Zu den gehandelten Gütern zählten Getreide, Obst, Baumwolle und Wein, allesamt für den lokalen Verbrauch, außerdem Waren wie Alaun und Seide, die für die weiträumigere transatlantische Handelswirtschaft bedeutsam waren. Wichtiger als alle diese Handelsgüter aber waren Sklaven – Kriegsbeute, die bis zum Eintreffen von Lösegeld festgehalten wurde oder aber für den Markt bestimmt war.56 Die Bandbreite und Komplexität der verschiedenen Kategorien menschlicher Gefangener in dieser Welt entziehen sich dem schlichten deutschen Begriff „Sklave“.57 Griechische Quellen beklagten häufig, dass es das Schicksal christlicher Gefangener sei, von den Türken in die Sklaverei verkauft zu werden, doch die Versklavung war keineswegs eine ausschließlich türkische Angelegenheit.

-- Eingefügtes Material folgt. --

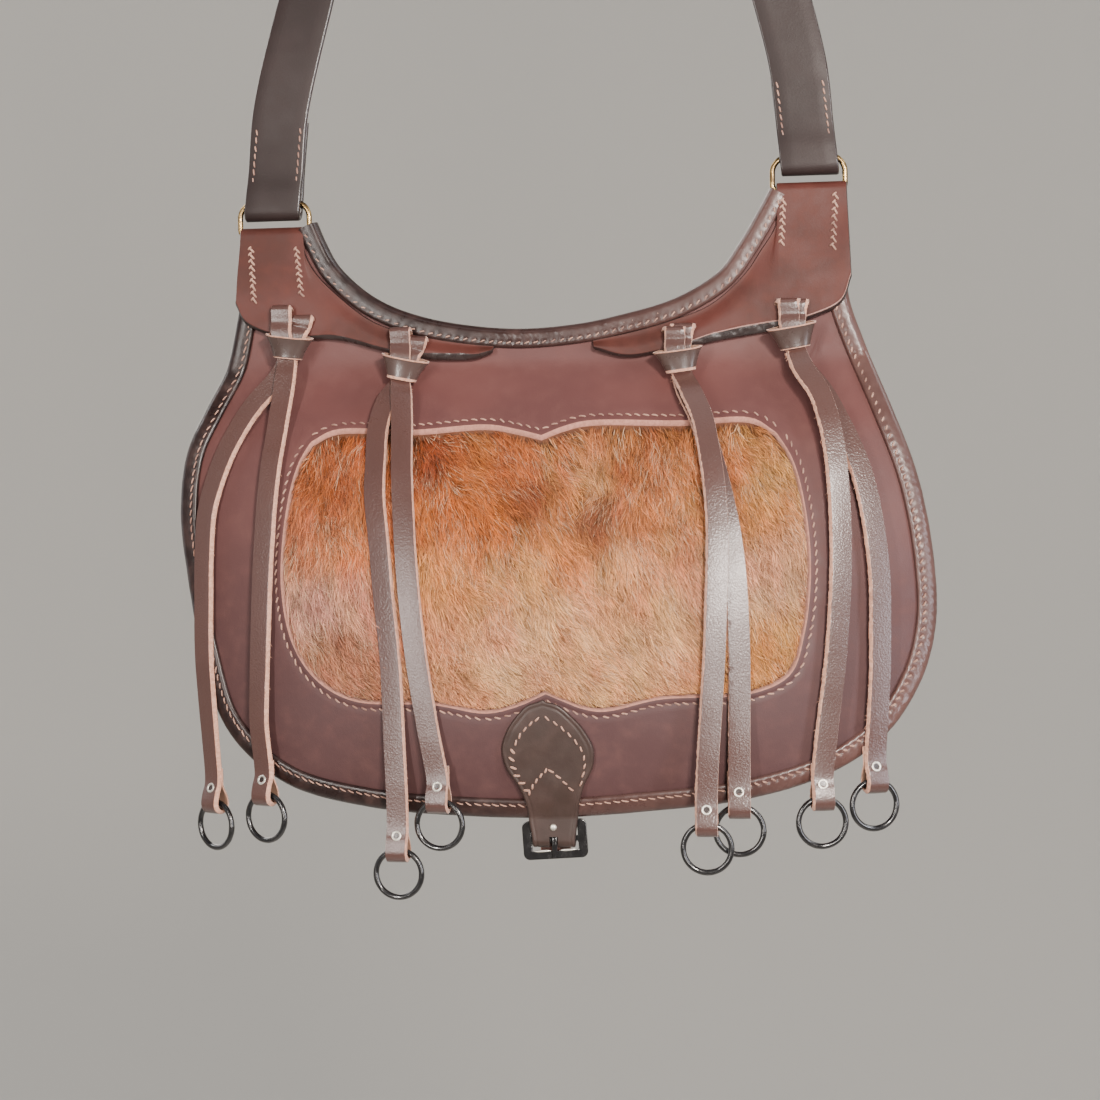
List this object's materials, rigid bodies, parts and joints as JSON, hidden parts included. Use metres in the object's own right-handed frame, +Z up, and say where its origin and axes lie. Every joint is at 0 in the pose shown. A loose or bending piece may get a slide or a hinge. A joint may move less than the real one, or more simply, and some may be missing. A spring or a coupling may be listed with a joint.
{
  "type": "hunting bag",
  "caption": "Leather hunting bag: pouch under a wide flap with a fur panel, leather hanger straps ending in rings, buckle tab and carrying strap.",
  "frame": {"origin": "on the underside of the carrying strap, at its highest point, where the bag hangs from a peg", "axes": "+Z up, the flap and its rings face -Y, +X to the right of someone facing the flap"},
  "size_m": [0.4083, 0.095, 0.8465],
  "materials": {
    "flap_leather": "reddish-brown smooth leather, waxed, worn lighter at folds",
    "body_leather": "brown smooth leather, matt",
    "binding_leather": "dark brown leather rolled over the edge, burnished",
    "strap_leather": "dark grey-brown bridle leather, polished, raw cut edges",
    "fur": "short russet hair on the hide",
    "black_metal": "black japanned steel, glossy",
    "nickel": "nickel plated",
    "brass": "aged brass, satin"
  },
  "bodies": {
    "bag": {"back_panel": "body_leather", "gusset": "body_leather", "front_panel": "body_leather", "billet": "body_leather", "flap": "flap_leather", "fur_panel": "fur", "flap_binding": "binding_leather", "neck_binding": "binding_leather", "yoke_left": "flap_leather", "link_left": "brass", "yoke_right": "flap_leather", "link_right": "brass", "shoulder_strap": "strap_leather", "cone_1": "strap_leather", "cone_2": "strap_leather", "cone_3": "strap_leather", "cone_4": "strap_leather", "hanger_1a": "strap_leather", "eyelet_1a": "nickel", "hanger_1b": "strap_leather", "eyelet_1b": "nickel", "hanger_2a": "strap_leather", "eyelet_2a": "nickel", "hanger_2b": "strap_leather", "eyelet_2b": "nickel", "hanger_3a": "strap_leather", "eyelet_3a": "nickel", "hanger_3b": "strap_leather", "eyelet_3b": "nickel", "hanger_4a": "strap_leather", "eyelet_4a": "nickel", "hanger_4b": "strap_leather", "eyelet_4b": "nickel", "tab": "flap_leather", "buckle_frame": "black_metal", "tab_rivet": "nickel"},
    "ring_1a": {"ring_1a": "black_metal"},
    "ring_1b": {"ring_1b": "black_metal"},
    "ring_2a": {"ring_2a": "black_metal"},
    "ring_2b": {"ring_2b": "black_metal"},
    "ring_3a": {"ring_3a": "black_metal"},
    "ring_3b": {"ring_3b": "black_metal"},
    "ring_4a": {"ring_4a": "black_metal"},
    "ring_4b": {"ring_4b": "black_metal"},
    "prong": {"buckle_prong": "black_metal"}
  },
  "joints": [
    {"name": "ring_1a_swing", "type": "hinge", "parent": "bag", "child": "ring_1a", "pos_m": [-0.18235, -0.04235, -0.7975], "axis": [-0.8148, 0.5797, 0], "range_deg": [-60, 120]},
    {"name": "ring_1b_swing", "type": "hinge", "parent": "bag", "child": "ring_1b", "pos_m": [-0.15091, -0.0563, -0.7915], "axis": [-0.9008, 0.4343, 0], "range_deg": [-60, 120]},
    {"name": "ring_2a_swing", "type": "hinge", "parent": "bag", "child": "ring_2a", "pos_m": [-0.07737, -0.06894, -0.8195], "axis": [-0.9941, 0.1089, 0], "range_deg": [-60, 120]},
    {"name": "ring_2b_swing", "type": "hinge", "parent": "bag", "child": "ring_2b", "pos_m": [-0.05489, -0.07101, -0.7935], "axis": [-0.9887, 0.15, 0], "range_deg": [-40, 120]},
    {"name": "ring_3a_swing", "type": "hinge", "parent": "bag", "child": "ring_3a", "pos_m": [0.08463, -0.07394, -0.8055], "axis": [-1, -0.0032, 0], "range_deg": [0, 120]},
    {"name": "ring_3b_swing", "type": "hinge", "parent": "bag", "child": "ring_3b", "pos_m": [0.10104, -0.06574, -0.7975], "axis": [-1, 0, 0], "range_deg": [-60, 0]},
    {"name": "ring_4a_swing", "type": "hinge", "parent": "bag", "child": "ring_4a", "pos_m": [0.14356, -0.05744, -0.7945], "axis": [-0.9803, -0.1977, 0], "range_deg": [-60, 120]},
    {"name": "ring_4b_swing", "type": "hinge", "parent": "bag", "child": "ring_4b", "pos_m": [0.17072, -0.04927, -0.7865], "axis": [-0.9319, -0.3626, 0], "range_deg": [-60, 120]},
    {"name": "prong_turn", "type": "hinge", "parent": "bag", "child": "prong", "pos_m": [0.0044, -0.05971, -0.8144], "axis": [-1, 0, 0], "range_deg": [0, 90]}
  ]
}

In der gesamten Region existierte bereits ein ausgedehnter mittelalterlicher Sklavenhandel, in dessen Verlauf versklavte tatarische Türken aus dem nördlichen Schwarzmeergebiet, die für Westeuropa und Ägypten bestimmt waren, auf den Märkten von Kreta, Naxos, Rhodos und Chios verkauft wurden.58 Venezianer, Ungarn und Slawen versklavten in ihren Kriegen auch weiterhin die türkischen Soldaten, die ihnen in die Hände fielen, und verkauften die Bevölkerung eroberter Städte in die Sklaverei.59
Was die türkischen Raubzüge bewirkten, war, dass auf den bestehenden wie auf neuen Märkten ein ergänzender Handel mit lokalen griechischen Sklaven aus den Küstenregionen Kleinasiens und der Ägäis entstand. Ibn Battuta kaufte an zwei Orten in Kleinasien Sklaven, wurde vom Emir von Aydın mit einem Sklaven – einem griechischen Zwerg – beschenkt, und zwei seiner Sklaven entliefen ihm in Magnesia. Ihm fiel die Verbindung zwischen Sklaverei und Prostitution auf.60 Und auch ein Lösegeld bedeutete nicht zwangsläufig die Freiheit. So befreite Palamas einen früheren Sklaven, einen Christen, der zwar losgekauft worden war, sich nun aber in Schuldknechtschaft bei seinem Freikäufer, einem christlichen Händler, befand.61 Die griechisch-orthodoxen Legaten, die mit dem Aushandeln eines antitürkischen Bündnisses befasst waren, machten die Freilassung jener griechischen Sklaven, die lateinischen Christen gehörten, sowie einen Stopp des Sklavenhandels zur Vorbedingung jeder byzantinisch-römischen Kirchenunion.62 Die Hinweise auf den Verkauf versklavter Gefangener sind so zahlreich, dass die Schlussfolgerung nicht ganz abwegig wäre, das Hauptmotiv sämtlicher Kriege sei für alle Seiten der Erwerb von Sklaven zu Lösegeldzwecken gewesen.